Simply put – in order to sustain the attention of an audience, participants/attendees must be well fed. I say ‘well-fed’ in the sense that one should not need to go elsewhere for sustenance. Memorable events need several elements in place: good curation around interesting concepts and ideas, an appropriate space that is suitable and comfortable, a framework for the happenings of the day, and – importantly – refreshments to keep the hypoglycaemia at bay.
Two Nottingham organizations, the Rammel Club and Reactor Halls, got together to create an event that provided just such a balanced diet of aural and visual stimulations and the result, Cables, succeeded in being well planned, thought provoking, and fun.
Celebrating the definitions and uses of ‘the cable’, the organizers provided this text:
A cable is more than a mere length of wire. It is a trail to be followed, tracing a line between two points, or a meshwork of interwoven threads. The cable carries the pulse of electricity or light in response to a trigger. Cables are bookended by ‘plugs’, affording an abundance of possible connections. Some connections will be recommended for you in the user guide. But why stop there?…
Indeed a collaborative and connective spirit flowed through the day. From the availability of open improvisational spaces led by Abstract Noise Ting, to Murray Royston-Ward’s contact mic workshop, to the sound/performance kinetic installation by Experimental Sonic Machines, the audience was nourished.
The event took place at Primary, a former schoolhouse converted into several artist studios and exhibition spaces. Workshops, installations, and performances were placed throughout the building, keeping one from feeling claustrophobic by the full programme. The overall aesthetic of the day was well curated and was followed by an evening of provocative performances that played with sound, intention, and improvisation.

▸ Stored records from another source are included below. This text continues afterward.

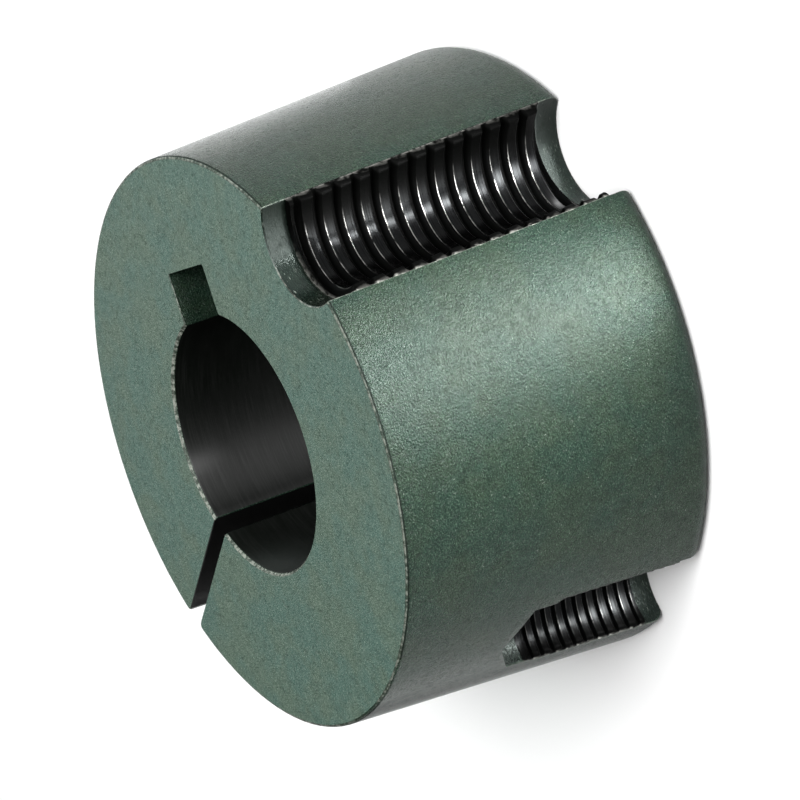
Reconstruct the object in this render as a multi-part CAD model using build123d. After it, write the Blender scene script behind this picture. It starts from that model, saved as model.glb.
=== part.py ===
"""Split taper bush for a keyed shaft, one piece of iron.

Frame: millimetres, +Z up. The bush stands on its large end. The origin is the
centre of the large end face, +Z runs along the bore towards the small end and
+X points at the middle of the threaded half hole. Angles are measured about +Z
from +X.

The outside carries three half holes; the hub holds their other halves. One is
threaded from end to end, for the screw that jacks the bush out, and its ridges
run out just below both lips. The other two are blind and take the screws that
draw the bush in.
"""

import os
from math import acos, cos, floor, radians, sin, sqrt, tan

from build123d import *

# ---- Driving dimensions ----

# Body: a frustum, turned all over
length = 25.4
large_end_diameter = 47.6
taper_half_angle = 4.0
large_end_rounding = 1.1
small_end_chamfer = 0.25

# Bore and keyway
bore_diameter = 20.0
bore_chamfer = 0.2
keyway_width = 6.0
keyway_depth = 3.6
keyway_angle = 55.0

# Saw cut that lets the bush close on the shaft
slit_width = 1.5
slit_angle = 180.0
slit_mouth_rounding = 0.5

# Half holes for the screws, all on one pitch circle and parallel to the bore
screw_pitch_diameter = 46.0

# Threaded half hole for the jacking screw, relieved at both ends
jack_angle = 0.0
jack_thread_diameter = 9.525
jack_core_diameter = 8.4
jack_pitch = 25.4 / 16
jack_root_flat = 0.22
jack_flank_angle = 27.5  # from the plane across the hole
jack_relief_diameter = 9.6
jack_relief_depth = 2.0
jack_runout_angle = 17.0  # round the hole from each lip, where the ridges slope away

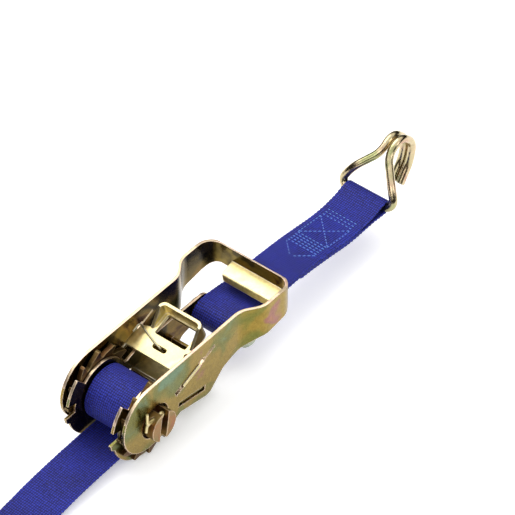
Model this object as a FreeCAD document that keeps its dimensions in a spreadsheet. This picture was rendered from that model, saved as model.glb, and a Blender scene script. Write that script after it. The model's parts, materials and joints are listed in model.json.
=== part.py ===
"""Ratchet tie down for 25 mm webbing: buckle, short strap, long strap and two wire hooks.

Units are millimetres. X runs from the spool to the short strap's hook, Y runs along
the spool, Z is up and the ground is Z = 0. Every piece of the buckle is drawn about
the spool axis, and its Placement carries it to the spool's place above the ground.
"""
import FreeCAD, Part
import Sketcher
import math
import os
from FreeCAD import Placement, Rotation, Vector

document = FreeCAD.newDocument("ratchet_tie_down")

# ---------------------------------------------------------------- driving sizes

DRIVING_SIZES = [
    # where the spool axis stands
    ("axis_along", 22.65),
    ("axis_height", 24.0),
    # webbing
    ("web_width", 25.0),
    ("web_thick", 1.5),
    ("wound_radius", 15.4),
    # half-moon mandrel
    ("mandrel_radius", 8.4),
    ("mandrel_gap", 5.0),
    ("mandrel_reach", 26.0),
    ("mandrel_tilt", 9.0),
    # ratchet wheels
    ("tooth_count", 12.0),
    ("tooth_tip", 22.5),
    ("tooth_root", 18.0),
    ("wheel_inner", 15.1),
    ("wheel_thick", 2.5),
    # frame
    ("frame_inner", 13.3),
    ("frame_plate", 1.5),
    ("frame_low", 24.0),
    ("cam_outer", 25.0),
    ("cam_inner", 17.0),
    ("cam_notch", 19.6),
    ("frame_bore", 9.0),
    ("frame_pawl_angle", 10.0),
    ("bolt_along", 73.0),
    ("bolt_drop", 1.5),
    ("frame_end_round", 8.0),
    ("bridge_top", 12.2),
    ("bridge_plate", 1.5),
    ("stop_along", 51.4),
    # bolt
    ("bolt_radius", 4.0),
    ("sleeve_radius", 5.5),
    ("nut_flat", 5.6),
    # handle
    ("handle_half", 20.2),
    ("handle_plate", 1.6),
    ("handle_top", 23.5),
    ("handle_round", 19.0),
    ("handle_bore", 9.6),
    ("grip_half", 27.0),
    ("grip_end", 98.0),
    ("grip_low", 10.5),
    ("pawl_slot", 3.0),
    # pawls
    ("pawl_angle", 20.0),
    ("pawl_plate", 2.0),
    ("pawl_rest", 25.4),
    ("frame_pawl_rest", 23.2),
    ("pull_rise", 7.6),
    # hooks
    ("hook_wire", 4.5),
    ("hook_along", 190.0),
    ("hook_half", 17.2),
    # long strap
    ("roll_along", -161.5),
    ("roll_radius", 47.3),
]

sheet = document.addObject("Spreadsheet::Sheet", "sizes")
for row, (alias, amount) in enumerate(DRIVING_SIZES, start=1):
    sheet.set("A%d" % row, alias)
    sheet.set("B%d" % row, str(amount))
    sheet.setAlias("B%d" % row, alias)
document.recompute()


class Size:
    """A length or an angle that knows its number and its formula in the sheet."""

    def __init__(self, number, formula):
        self.number = float(number)
        self.formula = formula

    def _join(self, other, sign, number):
        return Size(number, "(%s %s %s)" % (self.formula, sign, size(other).formula))

    def __add__(self, other):
        return self._join(other, "+", self.number + size(other).number)

    def __sub__(self, other):
        return self._join(other, "-", self.number - size(other).number)

    def __mul__(self, other):
        return self._join(other, "*", self.number * size(other).number)

    def __truediv__(self, other):
        return self._join(other, "/", self.number / size(other).number)

    def __radd__(self, other):
        return size(other) + self

    def __rsub__(self, other):
        return size(other) - self

    def __rmul__(self, other):
        return size(other) * self

    def __neg__(self):
        return size(0) - self


def size(value):
    """A plain number, or a size as it is."""
    if isinstance(value, Size):
        return value
    return Size(value, repr(float(value)))


def cell(alias):
    """The size that the sheet holds under this alias."""
    return Size(getattr(sheet, alias), "sizes." + alias)


def round_point(radius, angle):
    """A point on a circle about the origin, at an angle in degrees from across to up."""
    turned = math.radians(angle)
    return (size(radius) * math.cos(turned), size(radius) * math.sin(turned))


# ---------------------------------------------------------------- sketch and feature helpers

def bind(thing, path, value):
    """Tie a property to the sheet."""
    thing.setExpression(path, size(value).formula)


def new_body(label, **where):
    """An empty body, placed by place()."""
    body = document.addObject("PartDesign::Body", label)
    body.Label = label
    body.AllowCompound = True
    place(body, **where)
    return body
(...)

The first performance was [D-C], comprising two local musicians: analogue improviser Jez Creek [Modulator ESP] and Benjamin Hallatt [Kay Hill] providing tape loops. I heard a racket in the performance space as I entered the building and threw my gear aside. I love a good racket but that is too simplistic a description for the dynamics of their improvisation. They played together, reacting and interacting with each others’ sounds. There was an overall meteorological sensation to the collaboration – I felt tribal drums leading to low rumbles. Punctuated at times by high whistle emissions, the accompanying visuals enhanced the feeling of being in a silo, lifted by the brutal whimsy of a storm [Editor’s note: not in Kansas anymore?]. The performance ended with trailing robotic sounds…
John Macedo followed. I do love looking at set ups that appear more like a rummage sale then actual preparation for sound art. The arrangement of small transmitters, drinking glasses, and speaker heads looked like the workbench in a hi-fi repair shop. His laptop seemed a bit out of place on the table, yet Macedo does not confine himself to his seat. Exploring spaces and placement, he circled and travelled the performance area playing with resonance and tone. Glass tapping and static transmissions, volume played with value. Silence had its place. At no point did the sounds feel saturated. It felt focused and intentional with a light touch across a minimalist acoustic playground. I enjoyed watching objects vibrate in cones. One comes away with the feeling of being witness to something ritual or holy.
[Editor’s note: Ben takes over at this point…]
Well, to follow Marlo America’s lead, I have to say that I am happy to be able to review these sets as they were two highlights for me, but this needs a bit of context which I shall elaborate on in due course. It is true that these all day events can be long and arduous but in this case the ingredients made for a fun buzz long into the night.
I wandered into Ian Watson’s set just after I had finished packing up after my own collaboration, so it was a welcome first chance to sit down just when I needed it. Ian played in a separate large, darkened hall. The light outside had almost completely faded by this point leaving a dull purple glow in the high windows. I walked into the room and thought
hmm, ok, a sort of tinny drone, sounds ‘ok’-ish!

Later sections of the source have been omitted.